The shape of the trajectory followed by the projectile is found as follows
Solve the formula $$\; x = V_0 cos(\theta) t \;$$ for $$t$$ to obtain $t = \dfrac{x}{V_0 cos(\theta)}$
Substitute $$t$$ by $$\dfrac{x}{V_0 cos(\theta)}$$ in the above expression of y to obtain
$y = \dfrac{V_0 \sin(\theta) x}{V_0 \cos(\theta)} - (1/2) g \left( \dfrac{x}{V_0 \cos(\theta)} \right)^2$
Simplify
$y = - \dfrac{g \; x^2}{2( V_0 \cos(\theta))^2} + x \tan(\theta)$
The above equation is the path of projectile which is a parabola of the form
$$y = A x^2 + B x$$
where $$A = - \dfrac{g}{2( V_0 \cos(\theta))^2}$$ and $$B = \tan(\theta)$$

## Time of Flight of the Projectile

The time of flight is the time taken for the projectile to go from point A to point C (see figure above).
It is calculated by setting y = 0 (y = 0 at point C) and solve for t
y = V0 sin(θ) t - (1/2) g t2 = 0
Factor t out in the above equation
t(V0 sin(θ) - (1/2) g t) = 0
Two solutions:
t = 0 (correspond to point A)
and
t = 2 V0 sin(θ) / g (correspond to point C)
Hence the time of flight =
2 V0 sin(θ) / g
Time of Flight = 2 V0 sin(θ) / g

## Maximum Height of the Projectile (corresponding to point B in figure above)

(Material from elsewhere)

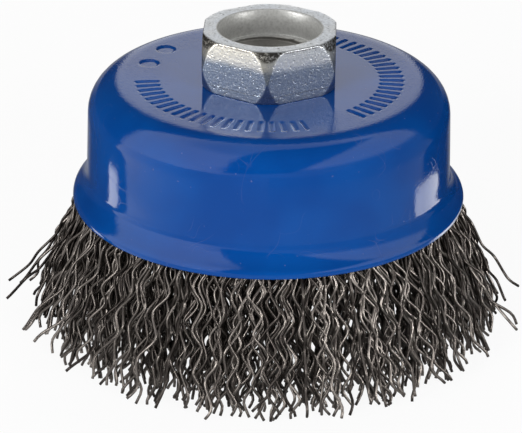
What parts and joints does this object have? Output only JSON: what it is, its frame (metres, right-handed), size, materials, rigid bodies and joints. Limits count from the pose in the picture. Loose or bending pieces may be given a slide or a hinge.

At point B in the figure above, the projectile is momentarily horizontal and therefore the vertical component of its velocity is equal to zero. Hence
Vy = V0 sin(θ) - g t = 0
Solve for
t to obtain
t = V0 sin(θ) / g (Note: this is half the time of flight because of the symmetry of the parabola)
Substitute
t by V0 sin(θ) / g in the expression of y, we obtain the maximum height

$$H = \dfrac{V_0 \sin(\theta) V_0 sin(\theta)}{g} - (1/2) \dfrac{}{} g \left( \dfrac{V_0 sin(\theta)}{g} \right)^2 = \dfrac{(V_0 sin(\theta))^2}{2 g}$$

Maximum Height (at point B) = $$\dfrac{(V_0 sin(\theta))^2}{2 g}$$

## Horizontal Range of a Projectile (distance AC in the figure above)

Distance AC which is the horizontal range is equal to x when t is equal to the time of flight 2 V0 sin(θ) / g obtained above. Hence
range AC =
x = V0 cos(θ) t     at t = time of flight = 2 V0 sin(θ) / g
Substitute t by
2 V0 sin(θ) / g and simplify to obtain the range AC
AC $$= V_0 cos(\theta) 2 V_0 sin(\theta) / g = V_0^2 sin(2\theta) / g$$
Horizontal Range = $$\dfrac{V_0^2 \sin(2\theta)}{g}$$